Once it is finished cooking, it is time to let it rest and finish tenderizing.
This is a very important step in my opinion. Take an empty ice chest and line the bottom with heavy duty foil.
Place the smoked brisket into the cooler and and fold the foil down onto and around the brisket. Place another piece of foil over the top of the brisket to cover it.
Place thick towels into the cooler to fill in any remaining space and close the lid.
Let the brisket rest in this configuration for about 2 hours.
Saving the Juice is Optional but Recommended
I like to save the juice, defat it and then use it to juice the meat back up when reheating the brisket but that is entirely up to you.
Pour the juices into a quart jar and notice how the fats float to the top.
Place the jar in the fridge and once the fat at the top goes solid, it can be scooped out and discarded leaving you with wonderfully tasty brisket juice.
Once the smoked brisket is finished resting, carefully remove it from the cooler and place it on the cutting board or countertop. Be very careful or it may try to fall apart on you like mine did.
You will notice that part of the brisket is more flat and meatier (the flat) while the other side is much larger and contains more fat (the point).
I like to just start slicing the flat across the grain until I get about half way to the other side. The fattier side is usually made into burnt ends rather than slicing.
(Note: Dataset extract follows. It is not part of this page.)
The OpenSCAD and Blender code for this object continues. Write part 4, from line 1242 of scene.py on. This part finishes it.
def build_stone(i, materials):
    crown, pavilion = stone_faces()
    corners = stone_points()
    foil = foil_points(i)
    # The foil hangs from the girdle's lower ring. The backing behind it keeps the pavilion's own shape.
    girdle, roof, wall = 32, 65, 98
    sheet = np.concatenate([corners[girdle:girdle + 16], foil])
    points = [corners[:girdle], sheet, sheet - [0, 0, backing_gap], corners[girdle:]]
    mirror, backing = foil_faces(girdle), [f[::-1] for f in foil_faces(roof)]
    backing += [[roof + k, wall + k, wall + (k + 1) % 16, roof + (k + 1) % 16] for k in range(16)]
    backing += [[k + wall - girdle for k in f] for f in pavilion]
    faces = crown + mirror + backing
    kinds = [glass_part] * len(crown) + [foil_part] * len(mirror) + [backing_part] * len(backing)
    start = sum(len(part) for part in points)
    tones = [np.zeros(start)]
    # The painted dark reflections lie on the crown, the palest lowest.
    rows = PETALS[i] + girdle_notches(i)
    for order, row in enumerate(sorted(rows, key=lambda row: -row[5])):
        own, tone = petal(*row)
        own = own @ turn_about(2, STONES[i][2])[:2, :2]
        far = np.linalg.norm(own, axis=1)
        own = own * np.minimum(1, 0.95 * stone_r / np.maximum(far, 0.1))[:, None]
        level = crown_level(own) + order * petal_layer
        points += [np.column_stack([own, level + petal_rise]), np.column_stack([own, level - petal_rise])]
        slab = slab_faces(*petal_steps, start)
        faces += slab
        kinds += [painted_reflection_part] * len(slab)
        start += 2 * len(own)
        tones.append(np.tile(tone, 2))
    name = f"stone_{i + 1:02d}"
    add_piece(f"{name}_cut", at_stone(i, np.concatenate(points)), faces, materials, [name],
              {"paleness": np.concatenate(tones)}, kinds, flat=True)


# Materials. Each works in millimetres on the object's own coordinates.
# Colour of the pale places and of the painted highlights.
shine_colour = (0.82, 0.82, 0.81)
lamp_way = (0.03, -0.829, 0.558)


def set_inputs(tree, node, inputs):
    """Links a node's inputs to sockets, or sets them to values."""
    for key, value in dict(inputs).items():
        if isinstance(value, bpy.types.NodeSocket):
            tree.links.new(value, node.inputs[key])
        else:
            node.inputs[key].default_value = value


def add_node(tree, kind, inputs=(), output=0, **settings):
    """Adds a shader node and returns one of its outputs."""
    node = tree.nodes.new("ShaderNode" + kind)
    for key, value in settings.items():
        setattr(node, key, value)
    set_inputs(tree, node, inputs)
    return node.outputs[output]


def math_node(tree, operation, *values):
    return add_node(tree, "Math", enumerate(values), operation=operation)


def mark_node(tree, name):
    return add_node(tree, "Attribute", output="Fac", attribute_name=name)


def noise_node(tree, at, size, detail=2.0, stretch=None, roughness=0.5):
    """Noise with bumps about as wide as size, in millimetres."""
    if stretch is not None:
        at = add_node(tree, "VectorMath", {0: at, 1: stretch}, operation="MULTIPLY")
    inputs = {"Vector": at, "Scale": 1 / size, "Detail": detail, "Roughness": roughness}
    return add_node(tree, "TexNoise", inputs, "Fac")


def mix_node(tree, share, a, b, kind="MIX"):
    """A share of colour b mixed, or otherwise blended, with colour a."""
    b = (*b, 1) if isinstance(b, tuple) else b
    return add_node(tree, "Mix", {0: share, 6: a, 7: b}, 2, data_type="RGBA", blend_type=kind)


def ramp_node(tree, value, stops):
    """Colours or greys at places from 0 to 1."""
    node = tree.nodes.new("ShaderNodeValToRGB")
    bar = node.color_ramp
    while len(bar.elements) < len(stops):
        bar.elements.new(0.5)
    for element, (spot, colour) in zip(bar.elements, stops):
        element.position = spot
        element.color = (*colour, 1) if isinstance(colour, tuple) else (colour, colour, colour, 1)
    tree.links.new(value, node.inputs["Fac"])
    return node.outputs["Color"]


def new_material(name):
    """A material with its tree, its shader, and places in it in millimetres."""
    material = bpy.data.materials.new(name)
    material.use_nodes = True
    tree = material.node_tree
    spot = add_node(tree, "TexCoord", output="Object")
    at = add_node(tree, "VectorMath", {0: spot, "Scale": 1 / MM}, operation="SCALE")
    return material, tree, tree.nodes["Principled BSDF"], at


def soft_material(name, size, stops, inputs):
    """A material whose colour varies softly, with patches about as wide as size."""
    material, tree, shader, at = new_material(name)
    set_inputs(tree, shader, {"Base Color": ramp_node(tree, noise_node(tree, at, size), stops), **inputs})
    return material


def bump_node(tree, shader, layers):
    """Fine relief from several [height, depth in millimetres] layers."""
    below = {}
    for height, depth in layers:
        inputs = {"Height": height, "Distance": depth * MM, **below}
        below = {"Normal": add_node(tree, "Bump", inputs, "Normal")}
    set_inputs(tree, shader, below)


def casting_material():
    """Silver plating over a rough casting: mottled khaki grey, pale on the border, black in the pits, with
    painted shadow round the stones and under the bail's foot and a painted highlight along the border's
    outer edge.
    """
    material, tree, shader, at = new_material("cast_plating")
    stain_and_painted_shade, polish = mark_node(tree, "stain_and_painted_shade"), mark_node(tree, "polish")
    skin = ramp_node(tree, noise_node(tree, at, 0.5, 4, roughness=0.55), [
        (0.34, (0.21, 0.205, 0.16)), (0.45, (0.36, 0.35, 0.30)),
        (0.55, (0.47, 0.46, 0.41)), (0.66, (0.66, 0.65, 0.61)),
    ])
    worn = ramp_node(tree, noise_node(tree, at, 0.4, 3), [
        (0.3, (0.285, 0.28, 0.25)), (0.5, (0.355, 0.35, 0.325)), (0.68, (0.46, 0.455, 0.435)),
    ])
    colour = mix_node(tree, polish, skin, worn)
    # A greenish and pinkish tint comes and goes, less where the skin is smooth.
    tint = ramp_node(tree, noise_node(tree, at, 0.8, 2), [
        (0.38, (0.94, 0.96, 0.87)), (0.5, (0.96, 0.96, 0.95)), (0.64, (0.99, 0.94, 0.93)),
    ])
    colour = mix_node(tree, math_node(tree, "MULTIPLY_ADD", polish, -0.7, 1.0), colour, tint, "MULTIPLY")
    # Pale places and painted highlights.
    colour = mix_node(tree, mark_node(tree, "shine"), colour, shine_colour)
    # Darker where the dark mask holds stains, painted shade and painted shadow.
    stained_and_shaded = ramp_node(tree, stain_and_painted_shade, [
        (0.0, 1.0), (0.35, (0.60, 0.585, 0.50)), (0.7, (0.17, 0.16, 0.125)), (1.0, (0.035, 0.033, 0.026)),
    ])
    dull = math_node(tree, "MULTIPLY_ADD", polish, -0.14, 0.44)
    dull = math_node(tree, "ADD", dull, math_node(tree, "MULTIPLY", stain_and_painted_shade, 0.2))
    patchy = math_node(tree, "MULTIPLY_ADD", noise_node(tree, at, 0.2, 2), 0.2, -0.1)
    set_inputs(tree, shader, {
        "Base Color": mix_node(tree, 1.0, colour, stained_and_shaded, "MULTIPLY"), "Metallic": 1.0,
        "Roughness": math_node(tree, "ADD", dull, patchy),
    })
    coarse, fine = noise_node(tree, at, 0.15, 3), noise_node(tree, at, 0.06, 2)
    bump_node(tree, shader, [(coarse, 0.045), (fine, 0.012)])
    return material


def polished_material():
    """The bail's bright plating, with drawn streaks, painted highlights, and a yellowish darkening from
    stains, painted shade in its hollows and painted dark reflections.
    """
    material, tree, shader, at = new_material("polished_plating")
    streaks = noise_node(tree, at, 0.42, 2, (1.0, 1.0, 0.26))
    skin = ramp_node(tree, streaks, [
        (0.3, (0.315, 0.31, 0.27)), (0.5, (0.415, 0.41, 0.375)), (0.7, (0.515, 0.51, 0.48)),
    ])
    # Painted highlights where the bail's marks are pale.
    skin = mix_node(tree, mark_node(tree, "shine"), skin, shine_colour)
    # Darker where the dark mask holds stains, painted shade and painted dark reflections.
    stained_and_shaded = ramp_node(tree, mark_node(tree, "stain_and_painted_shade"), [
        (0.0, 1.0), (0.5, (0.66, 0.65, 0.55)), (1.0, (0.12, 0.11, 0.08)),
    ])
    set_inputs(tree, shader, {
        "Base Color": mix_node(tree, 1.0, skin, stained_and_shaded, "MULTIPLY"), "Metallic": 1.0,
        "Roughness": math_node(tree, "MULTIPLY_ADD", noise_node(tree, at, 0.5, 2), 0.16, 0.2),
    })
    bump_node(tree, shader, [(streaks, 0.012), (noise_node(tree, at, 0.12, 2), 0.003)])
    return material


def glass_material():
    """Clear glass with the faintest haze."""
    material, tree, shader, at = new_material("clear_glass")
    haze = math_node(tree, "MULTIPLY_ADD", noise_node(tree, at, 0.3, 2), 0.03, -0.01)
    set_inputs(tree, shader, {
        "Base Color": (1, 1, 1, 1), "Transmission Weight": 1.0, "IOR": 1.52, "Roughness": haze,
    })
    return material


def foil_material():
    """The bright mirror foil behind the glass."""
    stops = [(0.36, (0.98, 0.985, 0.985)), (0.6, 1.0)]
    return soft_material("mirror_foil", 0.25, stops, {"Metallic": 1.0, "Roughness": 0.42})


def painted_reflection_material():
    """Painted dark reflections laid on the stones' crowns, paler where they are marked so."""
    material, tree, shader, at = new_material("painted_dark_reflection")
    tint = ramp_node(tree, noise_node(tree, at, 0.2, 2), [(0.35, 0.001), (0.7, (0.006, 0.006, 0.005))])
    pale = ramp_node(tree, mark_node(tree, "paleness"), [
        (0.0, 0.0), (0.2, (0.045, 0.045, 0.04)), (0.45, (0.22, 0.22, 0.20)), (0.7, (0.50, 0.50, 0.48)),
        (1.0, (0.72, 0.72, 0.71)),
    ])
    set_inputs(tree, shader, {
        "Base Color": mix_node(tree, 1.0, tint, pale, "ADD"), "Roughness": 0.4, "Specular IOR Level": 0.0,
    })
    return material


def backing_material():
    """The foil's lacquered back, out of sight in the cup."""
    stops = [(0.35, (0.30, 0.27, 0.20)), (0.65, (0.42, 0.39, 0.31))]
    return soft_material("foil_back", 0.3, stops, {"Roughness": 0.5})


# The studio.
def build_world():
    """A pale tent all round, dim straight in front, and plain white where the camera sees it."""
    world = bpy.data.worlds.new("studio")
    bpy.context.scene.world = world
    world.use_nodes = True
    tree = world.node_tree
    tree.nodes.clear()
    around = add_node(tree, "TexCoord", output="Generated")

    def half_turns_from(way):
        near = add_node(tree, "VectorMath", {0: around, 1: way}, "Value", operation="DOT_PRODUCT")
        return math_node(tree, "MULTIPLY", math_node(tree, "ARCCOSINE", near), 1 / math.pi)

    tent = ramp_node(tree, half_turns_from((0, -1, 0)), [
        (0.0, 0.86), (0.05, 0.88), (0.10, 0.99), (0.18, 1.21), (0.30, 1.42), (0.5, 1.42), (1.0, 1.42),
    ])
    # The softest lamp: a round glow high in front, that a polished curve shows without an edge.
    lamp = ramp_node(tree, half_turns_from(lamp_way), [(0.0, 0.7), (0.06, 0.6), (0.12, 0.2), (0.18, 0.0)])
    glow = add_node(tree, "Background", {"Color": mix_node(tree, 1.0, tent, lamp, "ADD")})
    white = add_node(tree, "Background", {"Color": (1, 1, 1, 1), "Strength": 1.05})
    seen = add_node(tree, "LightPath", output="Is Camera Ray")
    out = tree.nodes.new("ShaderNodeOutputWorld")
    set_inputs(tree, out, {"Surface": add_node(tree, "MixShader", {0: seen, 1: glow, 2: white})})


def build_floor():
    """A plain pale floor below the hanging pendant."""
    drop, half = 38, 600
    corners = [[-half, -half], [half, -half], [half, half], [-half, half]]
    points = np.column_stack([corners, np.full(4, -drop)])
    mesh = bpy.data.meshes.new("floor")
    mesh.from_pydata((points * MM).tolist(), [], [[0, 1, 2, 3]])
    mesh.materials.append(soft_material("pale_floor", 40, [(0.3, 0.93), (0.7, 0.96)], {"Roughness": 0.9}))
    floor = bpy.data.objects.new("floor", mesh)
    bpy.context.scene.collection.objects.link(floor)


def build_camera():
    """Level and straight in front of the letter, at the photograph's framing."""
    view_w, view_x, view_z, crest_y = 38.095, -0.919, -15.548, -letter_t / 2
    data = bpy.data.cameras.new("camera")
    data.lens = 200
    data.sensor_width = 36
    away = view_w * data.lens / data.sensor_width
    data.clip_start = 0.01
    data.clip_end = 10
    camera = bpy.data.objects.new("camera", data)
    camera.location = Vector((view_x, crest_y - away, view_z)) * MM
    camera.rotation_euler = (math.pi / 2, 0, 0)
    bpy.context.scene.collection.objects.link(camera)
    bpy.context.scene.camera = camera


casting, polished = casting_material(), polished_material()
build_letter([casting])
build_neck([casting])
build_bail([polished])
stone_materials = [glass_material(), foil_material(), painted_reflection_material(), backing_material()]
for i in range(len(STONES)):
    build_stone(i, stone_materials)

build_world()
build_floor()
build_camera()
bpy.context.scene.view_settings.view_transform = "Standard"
Cut the flat into thick slices across the grain using a very sharp knife. As you can see, this was so tender, slicing it was all but impossible and much of it fell apart and become pulled brisket rather than sliced brisket.
Serve the brisket with some of my original barbecue sauce on the side and enjoy!!
I hope you have enjoyed these instructions on how to create an amazingly tender smoked brisket and I sincerely believe that if you will forget about the time and just follow these instructions to the letter, you will amaze yourself and your friends at how easy it is to turn out the best smoked brisket you have ever tasted.